By the end of his life Snell had published 82 novels, with over two million sold. “I also wrote something like a thousand Sunday School stories for the David C. Cook Pub. Co. of Elgin,” he matter-of-factly informs the Wheaton College Alumni Association in a 1959 update. Later that year he suffered chest pains and was taken to DuPage Memorial Hospital in Elmhurst. Four days later his earthly odyssey ended. “I’ve had my day,” Snell once told a reporter, “and got out of it exactly what I wanted.” He was survived by his wife and three sons.

Frank Dyrness

On March 22, 2010, Dr. Nicholas Perrin, Associate Professor of New Testament, gave his inaugural lecture as holder of the Franklin S. Dyrness Chair of Biblical Studies entitled “The Bible from Westminster to Muenster: The Interface between Theological Confession and Free Historical Inquiry.” Dr. Perrin holds degrees from The Johns Hopkins University (B.A. 1986), Covenant Theological Seminary (M.Div. 1994), and Marquette University (Ph.D. 2001). His dissertation was “Thomas and Tatian: The Relationship between the Gospel of Thomas and the Diatessaron.”

Quarryville Presbyterian Retirement HomeThe history of the Franklin Dyrness Chair dates back nearly a quarter-century to 1987 when the Class of ’27 alumnus and founder of the Quarryville Presbyterian Retirement Community contributed funds toward an endowed chair of biblical studies. C. Hassell Bullock was named the first distinguished chair until his retirement in 2009 after thirty-six years as Professor of Old Testament.

Franklin Seth Dyrness was born May 16, 1905 in Chicago, Illinois to Norwegian-born parents who immigrated to the United States. He attended Wheaton College was president of the Beltionian Literary Society, junior class president and played football; he graduated in 1927. He briefly taught science at the Wheaton Academy and was married to fellow classmate, Dorothy Rasmussen in 1931. They would eventually raise five children. Dyrness also graduated from Westminster Theological Seminary in 1931 and pastored the Chestnut Level Presbyterian Church in Quarryville, PA through 1936. He was then installed as the first pastor of an independent Presbyterian Church in later to become Faith Orthodox Presbyterian Church, and then as Faith Reformed Presbyterian Church. He served as pastor for twenty-six years until 1963. Under this pastorate the church helped organize the Quarryville Bible Conference Association for the purpose of organizing summer camps and conferences for all ages. Dyrness served as its president for five years, and executive director for thirty-seven years. In 1948, he and a group of associates founded the Quarryville Presbyterian Home. Franklin held the position of president from 1948 until he retired in December 1985 at eighty-one years old. His honors include election to the Wheaton College Honor Society and the conferring of the degree Doctor of Divinity by Wheaton in its centennial year of 1960. On the 60th anniversary of his graduation from Wheaton, the Home and the College contributed funds to establish the Franklin S. Dyrness Chair of Biblical Studies at Wheaton College.

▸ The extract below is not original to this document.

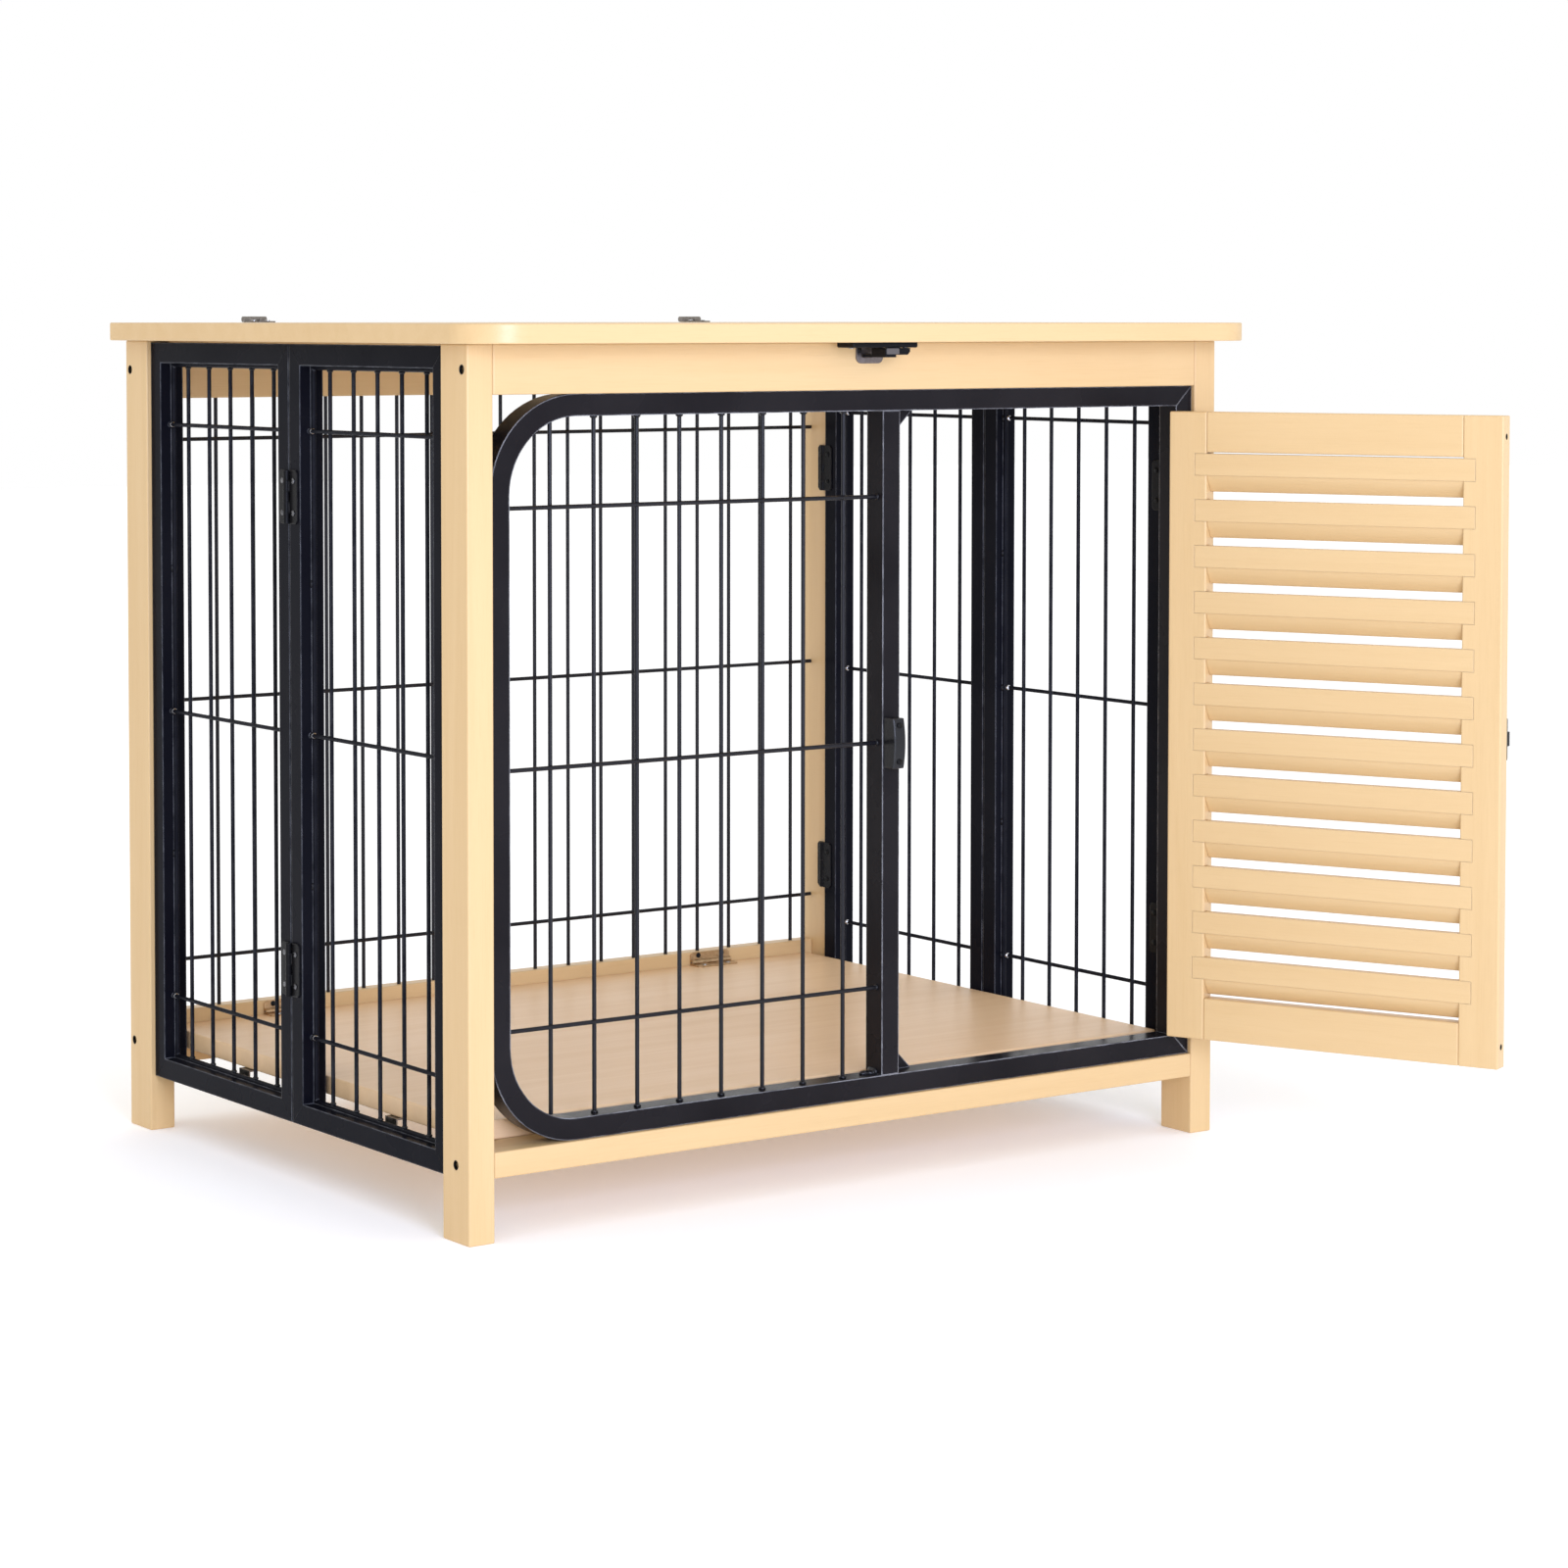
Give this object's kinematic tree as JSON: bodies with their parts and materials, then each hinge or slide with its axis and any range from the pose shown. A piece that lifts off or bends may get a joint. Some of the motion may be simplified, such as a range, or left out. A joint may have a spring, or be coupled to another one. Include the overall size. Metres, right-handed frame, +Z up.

Surrounded by his family members, Franklin S. Dyrness ’27, D.D. ’60 died June 16, 1990, at the Presbyterian Home he founded in Lancaster County, Pennsylvania. In a letter to the Wheaton College Alumni Association, his son F. Seth, Jr. wrote…

We gathered around his bed and sang some of his favorite hymns for him. As we sang the final verse of ‘Rock of Ages,’ he closed his eyes and went to he with the Lord, It was beautiful and deeply comforting for us as a family. The funeral was a very uplifting time of celebrating God’s abundant faithfulness. Dr. Armerding preached an excellent message challenging us to faithfulness to Christ with eternity’s values in view. We are deeply grateful to God for giving us a father who taught us to put God first in our lives. Together with Mother and Dad, we thank God for the profound impact Wheaton has had on us in nurturing our souls and challenging us to follow Christ.

The Franklin S. Dyrness Papers reside in the Presbyterian Church in America (PCA) Historical Center Archives, St. Louis, Missouri.